Florin Pasatoiu, President and Executive Director Center for Foreign Policy and Security Studies
Lecturer in International Relations, president and director of the Center for Foreign Policy and Security Studies. Florin Pasatoiu was awarded five fellowship schemes: with MGIMO, at the Ministry of Foreign Affairs- Russian Federation (in Moscow, September-November 2014), with Salzburg Global Seminar (in Salzburg, May 2014), with the German Marshall Fund of the United States of America (in the United States of America, February – March 2008), with the European Foundation Centre, International Fellowship Programme for Learning and Exchange in Philanthropy (IFP) (at ALDA- in Italy and Council of Europe- Strasbourg, in 2007) and with the Mission of Romania to the European Union (in Brussels, in 2003). Florin Pasatoiu has been involved in the “Whither Liberal World Order? Challenges from Russia, Eurasia, and Beyond” working group hosted by University of Kent, Canterbury (UK) in the framework of the H2020 UPTAKE project, which brings together scholars from the Universities of Kent, Uppsala University (Sweden) and Tartu (Finland).

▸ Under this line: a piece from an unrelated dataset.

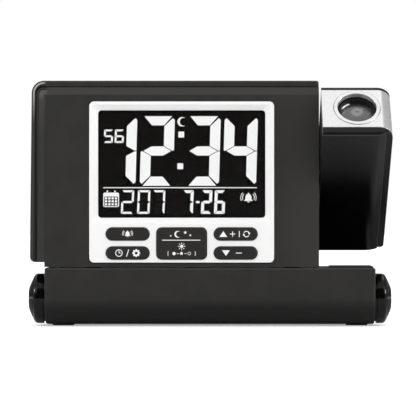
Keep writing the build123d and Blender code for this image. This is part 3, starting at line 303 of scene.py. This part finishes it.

Lecturer in Diplomacy and Global Governance at the Institute for Diplomacy and International Governance (Loughborough London University). Before joining the Institute Cristian was a Lecturer in Politics and International Relations at Aston University. He also held a Postdoctoral Fellow in EU-Russia relations and Ukraine at LSE IDEAS, as well as research positions at Trinity College Dublin and the College of Europe (Natolin campus, ENP Chair). He was awarded a PhD in 2014 from Loughborough University working on a project on the legitimacy of the foreign policy of the European Union. He also gained a MA in International Relations form the University of Nottingham and a BA in International Relations and European Studies.